La historia, aparentemente, es normal. Un asesino a sueldo, el barbudo Eleazar (Jorge Martínez de Hoyos), recluta a otros dos extraños individuos en un minúsculo burdel y parte a cumplir su misión con ellos. La película, en principio, podría no haber sido otra cosa que la narración lineal de su recorrido. Sin embargo, Cazals ha eliminado consciente y rigurosamente todos los nexos explicativos, todas las escenas inútiles que en el cine normal de cualquier país (no sólo México, su alcance innovador es mucho más amplio) sirven para enlazar una secuencia con otra, para presentamos a los personajes y para que el espectador no tenga que realizar el menor esfuerzo. De esta forma, Cazals no sólo nos libra de una serie de convenciones insoportables y caducas, sino que suprime también todo psicologismo, toda introspección dialogal. Nos encontramos con uno de los más claros ejemplos de behaviorismo cinematográfico, superando Cazals, en este aspecto, al mismísimo Boetticher (La ley del hampa, Buchanan Rides Alone). Los personajes se definen, pues, exclusivamente a través de sus actos y de sus gestos (pero no se piense por ello que nos encontramos ante un ejemplo de "cine de observación", ni de "pequeños detalles", ya que la austeridad de Cazals rehúye toda facilidad, sumiéndonos en un mundo que es Méjico, pero reducido a sus elementos esenciales, sin los contraluces y la guardarropía de costumbre). Apenas hay diálogo y la música jamás subraya, enfatiza o crea estados de ánimo. La fotografía, del propio Cazals, juega con gran sobriedad en la gama de los grises. Los actores, contenidos y funcionales, dan de sí todo lo posible.

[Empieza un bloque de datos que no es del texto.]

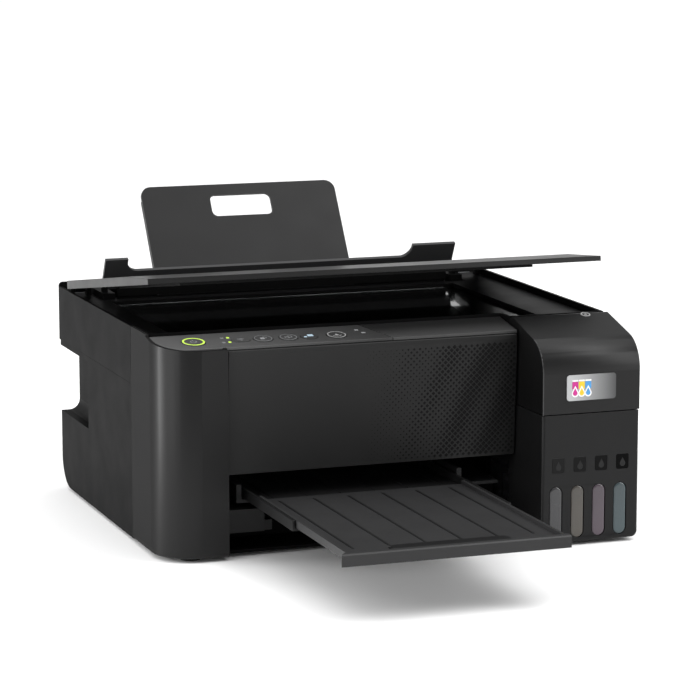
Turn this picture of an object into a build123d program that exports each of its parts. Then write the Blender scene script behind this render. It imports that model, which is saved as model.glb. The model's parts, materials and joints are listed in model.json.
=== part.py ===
from build123d import *
import math
import os

# An ink-tank inkjet printer with a flatbed scanner, in millimetres, +Z up, front towards -Y.
# It is modelled about the centre of the closed case's footprint. save() then moves every piece
# along Y, so that the origin is on the ground at the centre of the printer with its output tray
# and its paper support pulled out.

# ---------------------------------------------------------------- driving dimensions
HALF_WIDTH = 187.5
REAR_Y = 173.5
TANK_FRONT_Y = -173.5
COLUMN_FRONT_Y = -130.0
CASING_REAR_Y = -47.5
UNDERSIDE_Z = 3.0
SEAM_Z = 127.0
RIM_Z = 172.0
WALL = 2.5
SEAM_GAP = 0.8
LOWER_INSET = 1.0

COLUMN_RADIUS = 32.0
COLUMN_RIGHT_X = -134.5
TANK_LEFT_X = 105.7
TANK_REAR_Y = -107.0
TANK_GAP = 1.2
TANK_SEAM_Z = 104.8
PANEL_BACK = (-89.0, 170.0)
PANEL_FRONT = (-127.0, 164.0)

HOPPER_LEAN = math.radians(33.0)
HOPPER_TOP = (131.0, 172.0)
PAPER_LEFT_X = -130.0
PAPER_RIGHT_X = 80.0

SCANNER_FRONT_Y = -88.0
SCANNER_RIGHT_FRONT_Y = -104.0
SCANNER_REAR_Y = 118.5
ARM_LEFT_X, ARM_RIGHT_X = -164.0, 157.0
BED_Z = 167.0
SCANNER_PIVOT = (168.0, 164.0)
HINGE_PIN_R = 2.5
LID_PIVOT = (148.0, 173.0)
LID_REST_ANGLE = 8.92

COVER_PIVOT = (-111.5, 166.0)
COVER_BARREL_R = 6.5

SHELF_Z = 40.5
TRAY_FLOOR_Z = 44.0
TRAY_TOP_Z = 53.0
TRAY_LEFT_X = -117.0
TRAY_RIGHT_X = 57.0
TRAY_FRONT_Y = -345.0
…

La coherencia de todas estas elecciones del director viene a ser corroborada y fortalecida por un nuevo parti pris: el de alejar la cámara de la acción, siempre que las dimensiones del escenario lo permitan. De esta forma se asegura, por un lado, una distanciación frente a los numerosos actos violentos que tienen lugar, ya que al no ser asumida por el director esta violencia permanecemos en todo momento en condiciones de juzgar y criticar las acciones del trío protagonista; por otra parte, la enorme distancia a que están filmadas las actividades de los tres asesinos deja al espectador en libertad para prestar atención a aquellos factores que más le interesen y, junto a la supresión de la causalidad como motor de la narración y de la explicitud de sus motivaciones, le obliga a intervenir activamente en la película, abandonando toda actitud pasivamente contemplativa y receptiva en favor de un acercamiento intelectual a la obra, que se traduce en la necesidad de estar atento a una trama desdramatizada, trabajando con el cerebro. Porque la forma de narrar de Cazals —como, en otro sentido, la de Ripstein— revela un enorme —y desacostumbrado en México— respeto al público, ya que se niega a considerarle como un saco puesto en una butaca a cambio de pagar su entrada. Si la austeridad de Cazals resulta provocadora y agresiva para algunos, se debe simplemente a que, como Ripstein, Bresson, Jancsó o Straub, el director se niega a ahorrarles un trabajo que no están, por lo visto, dispuestos a realizar.
El despojamiento de lo superfluo que implica lo antedicho, no convierte, sin embargo, a La manzana de la discordia (1968) en un film frío y descarnado: la precisión con la que Cazals sabe operar (mediante rarísimas elipsis) dentro de los ritmos lentos, su peculiar sentido del humor, la brutalidad desprovista de complacencia (por parte del autor) de que hacen gala los personajes, el misterio que llena el desarrollo de la película y las constantes sorpresas que nos proporciona (así la errónea detención de un coche, la violación de una mujer embarazada, el demencial discurso fascista de un terrateniente que se finge paralítico y que, llegada su hora, se deja matar como cierto personaje de Hemingway), bastan para conferir a la película un atractivo que va más allá de la importante renovación estilística que supone. La manzana de la discordia marca, pues, el nacimiento de un nuevo cine mexicano que se revela, a través de la agrupación Cine Independiente de México, como uno de los más avanzados y originales de toda Latinoamérica.